Pax Britannica? Last week’s British election is over, but Great Britain is likely to remain in the news and could cause some volatility, especially in currency markets. Prime Minister Theresa May’s attempts to form a new government even as the country enters the next phase of the Brexit process later this month certainly could continue to weigh on the pound, which fell 2% vs. the dollar after the election resulted in a hung parliament. Some analysts think the pound has more room to slide, perhaps down to the 1.24 level from the 1.27 mark where it traded Friday. One sector to watch might be British banks, because if they struggle amid political uncertainty, it could benefit U.S. banks that compete with banks in London.

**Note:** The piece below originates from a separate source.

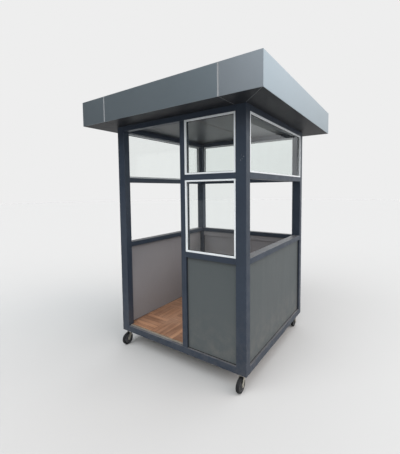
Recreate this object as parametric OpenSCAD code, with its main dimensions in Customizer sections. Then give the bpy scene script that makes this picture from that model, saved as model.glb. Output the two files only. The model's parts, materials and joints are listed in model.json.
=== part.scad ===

VIX Pops Back Up After Digging New Low: Volatility fell to new two-decade lows Friday, with the VIX dropping below its previous 2017 bottom to trade at around 9.50 by midday. But with tech’s late breakdown, VIX came back a bit, jumping to 11.67 by early Monday as uncertainty prevailed. Even at these levels, VIX remains historically low and well under its 2017 highs. Still, volatility could get a little more interesting to watch this week amid the tech weakness and the Fed meeting.
Watching the Financials: One question going into the new week is whether the financial sector can continue its climb after it had posted better than 3% weekly gains by midday Friday. The major indices have rallied to new records this year without much participation from the financial sector, so signs of life in financials might signal a new source of strength for the broader market. Typically, finance is considered one of the more important sectors, simply because it’s a strong proxy for the overall U.S. economy. Keep in mind, however, that next month brings Q2 bank earnings, and there have been some signs of fundamental weakness for some of the big banks, including lighter trading than expected. The current sector strength seems to stem mainly from economic factors, including rising bond yields and anticipation of a rate hike. Whether the industry’s own fundamentals remain healthy is something we’ll likely have a better sense of in July.